VLDB2025
TATA: An Efficient Framework for Task Transfer in Query Plan Representation
Yue Zhao, Songsong Mo, Gao Cong
摘要
Machine learning for database systems has achieved significant success in various database components, such as cost estimation, query optimization, index selection, view recommendation, and semantic equivalence detection. However, these solutions typically focus on a single task and normally need a large amount of labeled data for the task to train machine learning models. Even if a solution can be adapted for a different task, it will require recollecting labeled data for each new task, which is typically much more time-consuming than model training. While dataset collection is relatively easier for some tasks, it can be prohibitively expensive for others. A natural solution is to use transfer learning techniques to adapt learned knowledge from one task to another.

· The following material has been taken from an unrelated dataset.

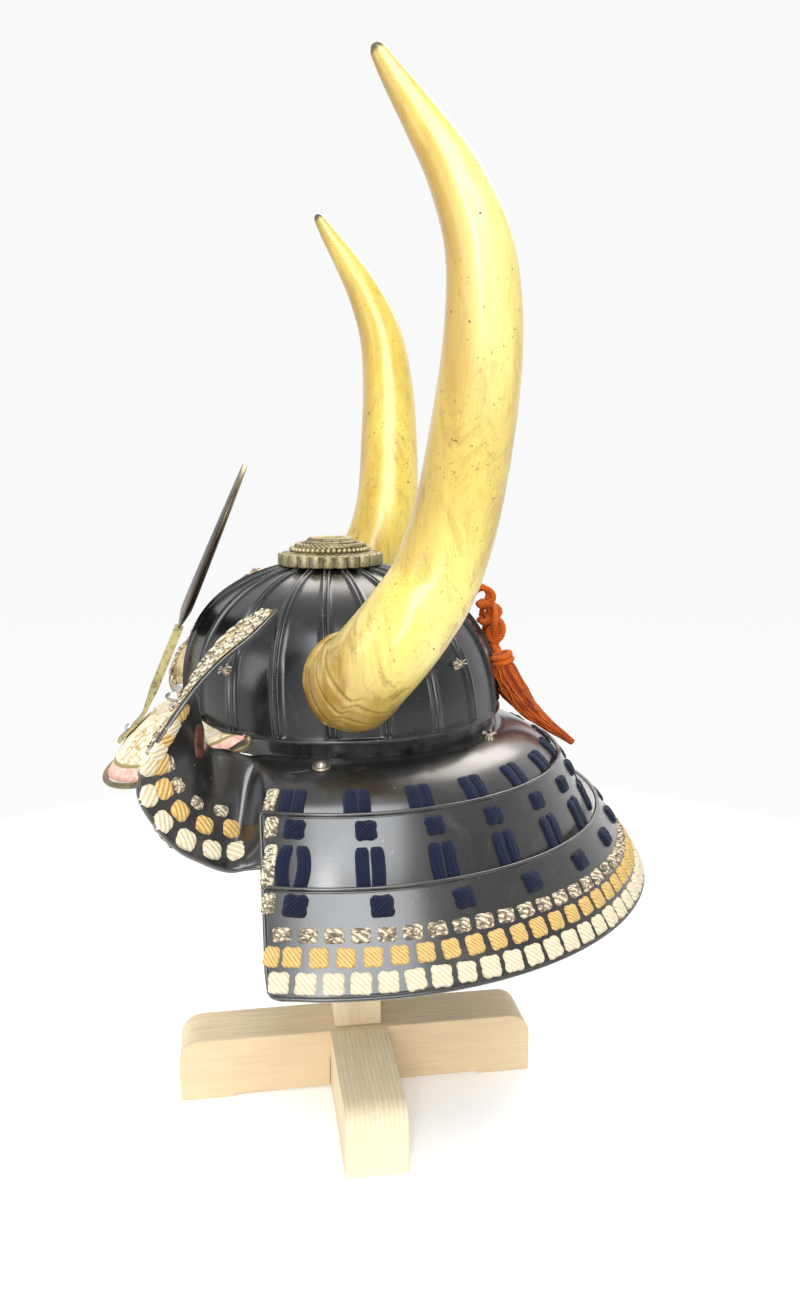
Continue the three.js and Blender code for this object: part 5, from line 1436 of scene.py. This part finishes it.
make_front_knots(braids["flecked"])
for row in HEM_ROWS:
    make_hem_row(*row)
for side, _ in SIDES:
    guard_knot(braids["tan"], map_3, guard_angle(72.7, side), 224.0, (11.0, 13.4, 2.6), ridges=8)
for kind, spots in TURNBACK_KNOTS:
    make_turnback_knots(kind, spots)
for (kind, batch), material in zip(braids.items(), (FLECK, TAN, CREAM)):
    batch.done(f"{kind}_knots", material, "pale_lace")

# Frayed cord ends by their places in the photograph, with their sizes. Each is mirrored to the other side.
CORD_ENDS = [(457, 665, bowl_map, 8.0), (228, 671, bowl_map, 7.0), (489, 739, map_1, 6.5)]
CORD_END_FRAYS = 7


def make_cord_end(batch, u, w, tree, size):
    for _, q, d, along in both_sides(*hit_pixel(tree, u, w), Vector((0, 1, 0.3))):
        pad(batch, q, d, along, (size * 1.2, size, 3.6), ridges=3, square=2.2, lobes=0.1)
        start = q + d * 2.2
        for _ in range(CORD_END_FRAYS):
            out = Vector((random.uniform(-0.3, 0.3), random.uniform(-1, 1), random.uniform(-0.2, 1)))
            out = (out - d * out.dot(d) + d * 0.25).normalized()
            rope(batch, [start, start + out * 3 + d * 0.8, start + out * 6.5], 0.55, *FINE_FRAY)


bowl_knots = Batch()
for cord_end in CORD_ENDS:
    make_cord_end(bowl_knots, *cord_end)
bowl_knots.done("bowl_cord_knots", FLECK, "pale_lace")

# The rings under the guard's studs, and in front of each a near-black pad painted as the shade inside a slot.
STUD_RING = 5.6
SLOT_AHEAD = 17
slots, stud_rings = Batch(), Batch()
for side, name in SIDES:
    low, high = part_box(f"guard_stud_{name}")
    middle = unplace((Vector(low) + Vector(high)) / 2)
    point, normal = nearest(map_1, middle)
    across = flat_on(Vector((0, 1, 0)), normal)
    ring = [on_circle(point + normal * 0.8, across, normal.cross(across), STUD_RING, a) for a in turns(12)]
    rope(stud_rings, ring, 1.3, *WIRE, closed=True)
    point, normal = nearest(map_1, middle - across * SLOT_AHEAD)
    pad(slots, point, normal, across, (19, 6.4, 0.45), ridges=1, square=3.4, lobes=0)
stud_rings.done("stud_rings", STUD, "brass")
slots.done("guard_slot_shades", SLOT_SHADE, "guard_lacquer")

# The bit of leather at the turnback's foot.
tab = Batch()
for _, q, d, along in both_sides(*hit_pixel(map_1, 199, 741), Vector((0, 1, 0))):
    pad(tab, q, d, along, (13.0, 27.0, 1.8), ridges=1, square=2.6, lobes=0.1)
tab.done("turnback_tab", RED_LEATHER, "leather")

# Rear bow: its cords by their places in the photograph, as column, row, and how far out they lie.
BOW_STRANDS = [
    [(474, 594, 1), (477.5, 589.5, 3), (483.8, 588, 6), (491, 592, 8), (493, 597.5, 8), (490, 603, 7),
     (482.5, 605, 4), (477, 603, 2)],
    [(478, 607, 2), (487.5, 604, 6), (496, 606.5, 9), (499.5, 612, 9), (494, 618.5, 9), (485, 622.5, 7),
     (480, 620, 3)],
    [(480, 600, 1), (486, 605, 3), (491, 611, 4), (494, 617, 5)],
    [(484, 622, 3), (493, 618, 7), (500.5, 622, 9), (502.8, 630, 9), (499.8, 638, 8), (493.5, 641.5, 6),
     (488.5, 637, 6), (489, 630, 7), (493.5, 625.5, 8)],
    [(486, 612, 2), (490, 622, 3), (494, 633, 3), (492, 641, 2)],
    [(491, 640, 3), (493.5, 646, 6), (497, 652, 12), (501, 657, 18), (503, 661, 22)],
]
# The upper loop, as places on the helmet.
BOW_EARS = [(2, 124, 411), (12, 125, 415), (21, 124, 411), (24, 123, 403), (18, 123, 397), (9, 125, 399),
            (2, 125, 404)]
BOW_CORD = 2.8
EAR_CORD = 2.4
orange = Batch()
for side, _ in SIDES:
    for points, radius in [(traced(s), BOW_CORD) for s in BOW_STRANDS] + [(BOW_EARS, EAR_CORD)]:
        rope(orange, [mirror_x(Vector(q), side) for q in points], radius, *SILK)
orange.done("bow_cords", ORANGE, "orange_cord", ("rear_bow",))

# Tassels: the collar's two turns as place back, height and radius, then the skirt's axis and its radii.
COLLAR_TURNS = ((129.0, 374.6, 7.4), (130.4, 370.2, 7.6))
COLLAR_OUT = 22
COLLAR_TILT = Vector((0, 0.87, 0.28)).normalized()
COLLAR_CORD = 2.6
TASSEL_LINE = [(22, 129, 376), (22, 130.2, 369), (22, 131.5, 363), (22, 142, 345), (22.5, 153, 329.5),
               (25, 170, 315), (28, 191, 299.5)]
TASSEL_RADII = [5.6, 7.2, 8.8, 9.2, 7.4, 4.6, 2.2]
TASSEL_STATIONS = 26
TASSEL_STRANDS = 250
CORE_SHARE = 0.74
# The core's low tone is painted shade inside the skirt.
CORE_TONE = 0.25
# Random darkness of single strands, partly their own colour and partly painted shade among them.
STRAND_TONES = (0.15, 0.45, 0.8, 1)


def make_collar(side, name):
    collar = Batch()
    for back, height, radius in COLLAR_TURNS:
        middle = Vector((COLLAR_OUT * side, back, height))
        circle = [on_circle(middle, Vector((1, 0, 0)), COLLAR_TILT, radius, a) for a in turns(12)]
        rope(collar, circle, COLLAR_CORD, *TIGHT_SILK, closed=True)
    collar.done(f"tassel_collar_{name}", ORANGE, "orange_cord")


def make_tassel(side, name):
    """A skirt of loose strands round a core painted dark as the shade between them, that narrows to a lock.
    """
    axis = [mirror_x(Vector(q), side) for q in TASSEL_LINE]
    centres = [catmull(axis, i / TASSEL_STATIONS) for i in range(TASSEL_STATIONS + 1)]
    frames = frames_along(centres, Vector((1, 0, 0)))
    batch = Batch()
    core = []
    for i, frame in enumerate(frames):
        radius = catmull(TASSEL_RADII, i / TASSEL_STATIONS) * CORE_SHARE
        core.append([on_circle(*frame, radius, a) for a in turns(20)])
    batch.loft(core, caps=True, tone=CORE_TONE)
    rng = random.Random(5 + side)
    for n in range(TASSEL_STRANDS):
        start = rng.uniform(0, 2 * math.pi)
        layer = rng.uniform(0.78, 1.0) if n % 9 else rng.uniform(1.0, 1.1)
        last = TASSEL_STATIONS * (rng.uniform(0.72, 1.0) if n % 4 else 1.0)
        crimp, phase = rng.uniform(0.25, 0.7), rng.uniform(0, 6.28)
        slant = rng.uniform(-0.9, 0.9)
        points = []
        for i in range(0, int(last) + 1, 2):
            t = i / TASSEL_STATIONS
            point, across, up = frames[i]
            a = start + slant * t + 0.1 * math.sin(9 * t + phase)
            wiggle = crimp * math.sin(34 * t + phase)
            radius = catmull(TASSEL_RADII, t) * layer + wiggle * 0.6
            sideways = up * math.cos(a) - across * math.sin(a)
            points.append(on_circle(point, across, up, radius, a) + sideways * wiggle)
        rope(batch, points, rng.uniform(0.45, 0.85), *STRAND, taper=0.3, tone=rng.choice(STRAND_TONES))
    batch.done(f"tassel_strands_{name}", STRANDS, "orange_cord", (f"tassel_{name}",))


for side, name in SIDES:
    make_collar(side, name)
    make_tassel(side, name)


# Finishes of the model's own pieces.
SHARP_ANGLE = 38
BEVEL_ANGLE = 40
WELD = 1e-5


def soften():
    """A modifier that welds, smooths gentle edges and keeps sharp ones."""
    group = bpy.data.node_groups.new("soften", "GeometryNodeTree")
    for direction in ("INPUT", "OUTPUT"):
        group.interface.new_socket("Geometry", in_out=direction, socket_type="NodeSocketGeometry")
    start, end, weld, faces, angle, sharp, edges = (group.nodes.new(kind) for kind in (
        "NodeGroupInput", "NodeGroupOutput", "GeometryNodeMergeByDistance", "GeometryNodeSetShadeSmooth",
        "GeometryNodeInputMeshEdgeAngle", "FunctionNodeCompare", "GeometryNodeSetShadeSmooth"))
    weld.inputs["Distance"].default_value = WELD
    sharp.operation = "GREATER_THAN"
    sharp.inputs[1].default_value = math.radians(SHARP_ANGLE)
    edges.domain = "EDGE"
    edges.inputs["Shade Smooth"].default_value = False
    for a, b in ((start.outputs[0], weld.inputs["Geometry"]), (weld.outputs[0], faces.inputs["Geometry"]),
                 (faces.outputs[0], edges.inputs["Geometry"]),
                 (angle.outputs["Unsigned Angle"], sharp.inputs[0]),
                 (sharp.outputs[0], edges.inputs["Selection"]), (edges.outputs[0], end.inputs[0])):
        group.links.new(a, b)
    return group


SOFTEN = soften()
FINISHES = {
    BLACK: ("base_band", "horn_peg_left", "horn_peg_right"),
    STEEL: ("peak_rivet_middle", "peak_rivet_left", "peak_rivet_right", "holder_rivet"),
    BRASS: ("crest_holder", "rear_post", "rear_ring"), STUD: ("guard_stud_left", "guard_stud_right"),
    WOOD_X: ("stand_side_beam",), WOOD_Y: ("stand_front_beam",), WOOD_Z: ("stand_post",),
    WOOD_HEAD: ("stand_head",),
}
BEVELS = {"stand_side_beam": 1.4, "stand_front_beam": 1.4, "stand_post": 1.2, "crest_holder": 0.5}


def finish(node_name, material):
    node = frame["nodes"][node_name]
    if node.material_slots:
        for slot in node.material_slots:
            slot.material = material
    else:
        node.data.materials.append(material)
    node.modifiers.new("soften", "NODES").node_group = SOFTEN
    if node_name in BEVELS:
        bevel = node.modifiers.new("bevel", "BEVEL")
        bevel.width = BEVELS[node_name] * MM
        bevel.segments = 3
        bevel.limit_method = "ANGLE"
        bevel.angle_limit = math.radians(BEVEL_ANGLE)


for material, node_names in FINISHES.items():
    for node_name in node_names:
        finish(node_name, material)

# Floor and light, in metres. The floor glows as painted light: faintly near the helmet, which lightens the
# shadows there, and brightly far off, where it fades into the white of the room.
FLOOR_HALF = 6
FLOOR_DROP = 0.0005
look = Look("floor")
paint = look.mix(look.grey(look.noise(3, 2), 0, 1), (0.93, 0.93, 0.92), (0.96, 0.96, 0.955))
away = look.add("ShaderNodeVectorMath", {0: look.where}, "Value", operation="LENGTH")
paint = look.mix(look.grey(away, 0, 1, 0.2, 0.9), paint, (0.02, 0.02, 0.02))
look.done(Base_Color=paint, Emission_Strength=look.grey(away, 0.2, 0.94, 0.2, 0.9), Emission_Color=(1, 1, 1),
          Specular_IOR_Level=0.0, Roughness=0.8)
corners = [(x * FLOOR_HALF, y * FLOOR_HALF, -FLOOR_DROP) for x, y in ((-1, -1), (1, -1), (1, 1), (-1, 1))]
floor_mesh = bpy.data.meshes.new("floor")
floor_mesh.from_pydata(corners, [], [(0, 1, 2, 3)])
floor_mesh.materials.append(look.material)
link("floor", floor_mesh)

# The room is bright on the far side and dimmer behind the camera.
ROOM_LEVELS = ((0.3, 0.5), (0.8, 0.95))
world = bpy.data.worlds.new("world")
bpy.context.scene.world = world
world.use_nodes = True
room = world.node_tree
where, parts, share, levels = (room.nodes.new("ShaderNode" + kind) for kind in (
    "TexCoord", "SeparateXYZ", "Math", "ValToRGB"))
share.operation = "MULTIPLY_ADD"
share.inputs[1].default_value = -0.5
share.inputs[2].default_value = 0.5
for element, (spot, level) in zip(levels.color_ramp.elements, ROOM_LEVELS):
    element.position = spot
    element.color = (level, level, level * 1.01, 1)
for a, b in ((where.outputs["Generated"], parts.inputs[0]), (parts.outputs["X"], share.inputs[0]),
             (share.outputs[0], levels.inputs[0]), (levels.outputs[0], room.nodes["Background"].inputs[0])):
    room.links.new(a, b)


def area_light(name, where, target, size, power, colour=(1, 1, 1)):
    data = bpy.data.lights.new(name, "AREA")
    data.shape = "RECTANGLE"
    data.size, data.size_y = size
    data.energy = power
    data.color = colour
    light = link(name, data)
    light.location = where
    light.rotation_euler = (Vector(target) - Vector(where)).to_track_quat("-Z", "Y").to_euler()


area_light("ceiling", (1.45, -0.05, 1.85), (0.2, -0.03, 0.3), (1.5, 1.5), 44, (0.93, 0.965, 1))
area_light("rear", (-1.3, 0.5, 1.8), (0.1, 0.08, 0.32), (1.7, 1.3), 32, (1, 0.93, 0.84))
area_light("front", (0.9, -2.1, 1.0), (0, 0, 0.35), (0.8, 1.2), 8)
area_light("near", (1.9, -0.5, 0.8), (0, 0, 0.5), (0.25, 1.3), 14)
bpy.context.scene.view_settings.view_transform = "Standard"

However, we show that naive transfer learning methods perform poorly and are only as good as training from scratch. Their failures are mainly due to three challenges: (1) the source model is not robust as it is optimized to its task only; (2) the size of the target dataset is small; and (3) the inevitable distribution shift when changing tasks. To overcome these challenges, we first study the task transfer problem in query plan representation and propose a new framework TATA for the problem. Specifically, to address the lack of robustness in the source model, TATA incorporates a self-supervised component during the pretraining stage. Specifically, we design a query plan decoder to reconstruct the original query plan from its representation, ensuring the model preserves key features. This leads to more robust and transferable query plan representations. Next, to address the issues of small datasets and distribution shift, TATA generates an arbitrary number of query plans for the target task and assigns them realistic pseudo labels. This is achieved by utilizing both strong database domain knowledge and available datasets. Through extensive experiments, we show that TATA delivers substantial improvements on task transfer, achieving up to 5× reduction in dataset collection cost when transferring from cost estimation to two representative target tasks: query optimization and index selection. We demonstrate compatibility with three distinct query plan representation models, establishing broader applicability than prior transfer approaches.